* WHAT IS REQUIRED *
What follows is a listing; give it again exactly, in its entirety.

* DATASET EXTRACT *
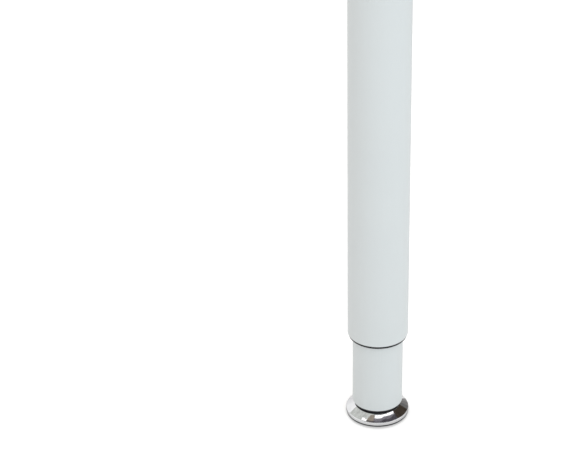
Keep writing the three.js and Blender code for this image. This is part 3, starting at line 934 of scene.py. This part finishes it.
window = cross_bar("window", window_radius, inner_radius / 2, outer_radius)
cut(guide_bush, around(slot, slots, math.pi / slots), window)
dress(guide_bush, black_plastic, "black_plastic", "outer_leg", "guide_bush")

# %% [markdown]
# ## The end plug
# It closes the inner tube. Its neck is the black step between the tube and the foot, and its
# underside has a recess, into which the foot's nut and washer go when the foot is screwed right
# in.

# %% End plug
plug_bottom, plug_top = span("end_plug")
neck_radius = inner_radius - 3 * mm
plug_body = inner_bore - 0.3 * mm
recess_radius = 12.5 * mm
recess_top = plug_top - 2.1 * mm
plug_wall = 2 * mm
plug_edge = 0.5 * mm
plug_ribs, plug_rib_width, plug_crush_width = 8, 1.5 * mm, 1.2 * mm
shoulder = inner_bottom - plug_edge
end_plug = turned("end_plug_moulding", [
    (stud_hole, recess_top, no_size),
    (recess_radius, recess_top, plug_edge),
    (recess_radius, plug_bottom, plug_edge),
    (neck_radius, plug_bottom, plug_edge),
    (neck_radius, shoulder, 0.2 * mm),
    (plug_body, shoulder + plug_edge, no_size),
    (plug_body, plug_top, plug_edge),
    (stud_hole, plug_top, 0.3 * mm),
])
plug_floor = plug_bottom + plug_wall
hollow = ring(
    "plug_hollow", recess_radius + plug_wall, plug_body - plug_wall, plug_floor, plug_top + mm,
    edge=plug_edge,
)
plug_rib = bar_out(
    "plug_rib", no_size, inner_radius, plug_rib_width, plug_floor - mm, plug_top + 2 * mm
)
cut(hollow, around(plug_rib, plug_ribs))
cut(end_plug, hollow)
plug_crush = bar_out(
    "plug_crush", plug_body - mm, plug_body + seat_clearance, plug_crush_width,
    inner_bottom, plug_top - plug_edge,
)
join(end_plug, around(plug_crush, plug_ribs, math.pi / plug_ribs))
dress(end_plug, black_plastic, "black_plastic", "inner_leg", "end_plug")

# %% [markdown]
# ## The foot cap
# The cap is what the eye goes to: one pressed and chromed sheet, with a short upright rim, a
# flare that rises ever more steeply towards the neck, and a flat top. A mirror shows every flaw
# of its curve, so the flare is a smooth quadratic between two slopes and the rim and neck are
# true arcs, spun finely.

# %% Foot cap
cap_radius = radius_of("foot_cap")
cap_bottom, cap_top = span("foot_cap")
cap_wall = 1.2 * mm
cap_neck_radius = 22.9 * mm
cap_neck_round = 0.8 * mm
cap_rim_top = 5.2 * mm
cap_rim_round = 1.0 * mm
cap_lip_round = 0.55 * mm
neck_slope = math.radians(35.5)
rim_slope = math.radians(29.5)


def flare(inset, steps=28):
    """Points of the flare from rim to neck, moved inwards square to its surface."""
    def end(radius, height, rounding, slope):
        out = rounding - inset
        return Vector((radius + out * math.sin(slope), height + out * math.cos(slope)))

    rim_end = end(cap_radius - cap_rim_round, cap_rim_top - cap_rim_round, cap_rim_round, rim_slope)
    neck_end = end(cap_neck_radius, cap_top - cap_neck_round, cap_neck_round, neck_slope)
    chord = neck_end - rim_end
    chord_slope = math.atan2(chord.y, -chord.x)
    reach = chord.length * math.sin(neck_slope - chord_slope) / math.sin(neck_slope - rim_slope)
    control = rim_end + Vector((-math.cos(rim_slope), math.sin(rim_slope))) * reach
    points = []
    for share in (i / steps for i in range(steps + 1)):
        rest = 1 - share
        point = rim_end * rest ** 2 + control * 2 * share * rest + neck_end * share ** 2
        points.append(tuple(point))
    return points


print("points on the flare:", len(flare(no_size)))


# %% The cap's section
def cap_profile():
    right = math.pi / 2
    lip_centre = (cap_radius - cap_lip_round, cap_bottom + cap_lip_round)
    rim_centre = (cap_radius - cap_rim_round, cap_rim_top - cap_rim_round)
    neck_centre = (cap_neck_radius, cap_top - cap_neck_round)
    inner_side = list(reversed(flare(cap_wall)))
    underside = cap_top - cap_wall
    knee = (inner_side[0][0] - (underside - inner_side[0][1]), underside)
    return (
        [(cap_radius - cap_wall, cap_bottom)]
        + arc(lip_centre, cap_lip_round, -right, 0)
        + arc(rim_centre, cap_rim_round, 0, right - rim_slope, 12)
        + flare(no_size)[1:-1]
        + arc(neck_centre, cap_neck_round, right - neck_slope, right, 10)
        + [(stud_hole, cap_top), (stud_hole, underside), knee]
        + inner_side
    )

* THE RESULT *
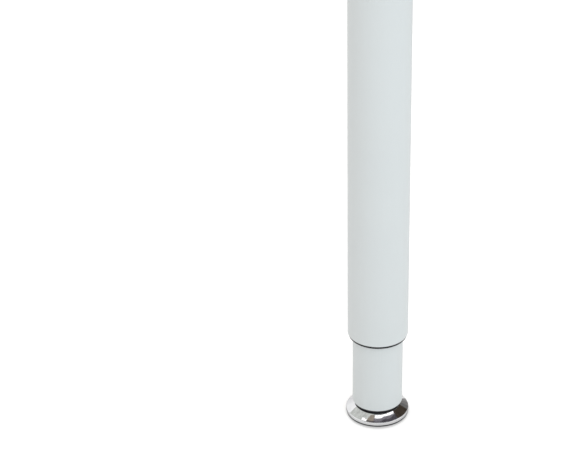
Keep writing the three.js and Blender code for this image. This is part 3, starting at line 934 of scene.py. This part finishes it.
window = cross_bar("window", window_radius, inner_radius / 2, outer_radius)
cut(guide_bush, around(slot, slots, math.pi / slots), window)
dress(guide_bush, black_plastic, "black_plastic", "outer_leg", "guide_bush")

# %% [markdown]
# ## The end plug
# It closes the inner tube. Its neck is the black step between the tube and the foot, and its
# underside has a recess, into which the foot's nut and washer go when the foot is screwed right
# in.

# %% End plug
plug_bottom, plug_top = span("end_plug")
neck_radius = inner_radius - 3 * mm
plug_body = inner_bore - 0.3 * mm
recess_radius = 12.5 * mm
recess_top = plug_top - 2.1 * mm
plug_wall = 2 * mm
plug_edge = 0.5 * mm
plug_ribs, plug_rib_width, plug_crush_width = 8, 1.5 * mm, 1.2 * mm
shoulder = inner_bottom - plug_edge
end_plug = turned("end_plug_moulding", [
    (stud_hole, recess_top, no_size),
    (recess_radius, recess_top, plug_edge),
    (recess_radius, plug_bottom, plug_edge),
    (neck_radius, plug_bottom, plug_edge),
    (neck_radius, shoulder, 0.2 * mm),
    (plug_body, shoulder + plug_edge, no_size),
    (plug_body, plug_top, plug_edge),
    (stud_hole, plug_top, 0.3 * mm),
])
plug_floor = plug_bottom + plug_wall
hollow = ring(
    "plug_hollow", recess_radius + plug_wall, plug_body - plug_wall, plug_floor, plug_top + mm,
    edge=plug_edge,
)
plug_rib = bar_out(
    "plug_rib", no_size, inner_radius, plug_rib_width, plug_floor - mm, plug_top + 2 * mm
)
cut(hollow, around(plug_rib, plug_ribs))
cut(end_plug, hollow)
plug_crush = bar_out(
    "plug_crush", plug_body - mm, plug_body + seat_clearance, plug_crush_width,
    inner_bottom, plug_top - plug_edge,
)
join(end_plug, around(plug_crush, plug_ribs, math.pi / plug_ribs))
dress(end_plug, black_plastic, "black_plastic", "inner_leg", "end_plug")

# %% [markdown]
# ## The foot cap
# The cap is what the eye goes to: one pressed and chromed sheet, with a short upright rim, a
# flare that rises ever more steeply towards the neck, and a flat top. A mirror shows every flaw
# of its curve, so the flare is a smooth quadratic between two slopes and the rim and neck are
# true arcs, spun finely.

# %% Foot cap
cap_radius = radius_of("foot_cap")
cap_bottom, cap_top = span("foot_cap")
cap_wall = 1.2 * mm
cap_neck_radius = 22.9 * mm
cap_neck_round = 0.8 * mm
cap_rim_top = 5.2 * mm
cap_rim_round = 1.0 * mm
cap_lip_round = 0.55 * mm
neck_slope = math.radians(35.5)
rim_slope = math.radians(29.5)


def flare(inset, steps=28):
    """Points of the flare from rim to neck, moved inwards square to its surface."""
    def end(radius, height, rounding, slope):
        out = rounding - inset
        return Vector((radius + out * math.sin(slope), height + out * math.cos(slope)))

    rim_end = end(cap_radius - cap_rim_round, cap_rim_top - cap_rim_round, cap_rim_round, rim_slope)
    neck_end = end(cap_neck_radius, cap_top - cap_neck_round, cap_neck_round, neck_slope)
    chord = neck_end - rim_end
    chord_slope = math.atan2(chord.y, -chord.x)
    reach = chord.length * math.sin(neck_slope - chord_slope) / math.sin(neck_slope - rim_slope)
    control = rim_end + Vector((-math.cos(rim_slope), math.sin(rim_slope))) * reach
    points = []
    for share in (i / steps for i in range(steps + 1)):
        rest = 1 - share
        point = rim_end * rest ** 2 + control * 2 * share * rest + neck_end * share ** 2
        points.append(tuple(point))
    return points


print("points on the flare:", len(flare(no_size)))


# %% The cap's section
def cap_profile():
    right = math.pi / 2
    lip_centre = (cap_radius - cap_lip_round, cap_bottom + cap_lip_round)
    rim_centre = (cap_radius - cap_rim_round, cap_rim_top - cap_rim_round)
    neck_centre = (cap_neck_radius, cap_top - cap_neck_round)
    inner_side = list(reversed(flare(cap_wall)))
    underside = cap_top - cap_wall
    knee = (inner_side[0][0] - (underside - inner_side[0][1]), underside)
    return (
        [(cap_radius - cap_wall, cap_bottom)]
        + arc(lip_centre, cap_lip_round, -right, 0)
        + arc(rim_centre, cap_rim_round, 0, right - rim_slope, 12)
        + flare(no_size)[1:-1]
        + arc(neck_centre, cap_neck_round, right - neck_slope, right, 10)
        + [(stud_hole, cap_top), (stud_hole, underside), knee]
        + inner_side
    )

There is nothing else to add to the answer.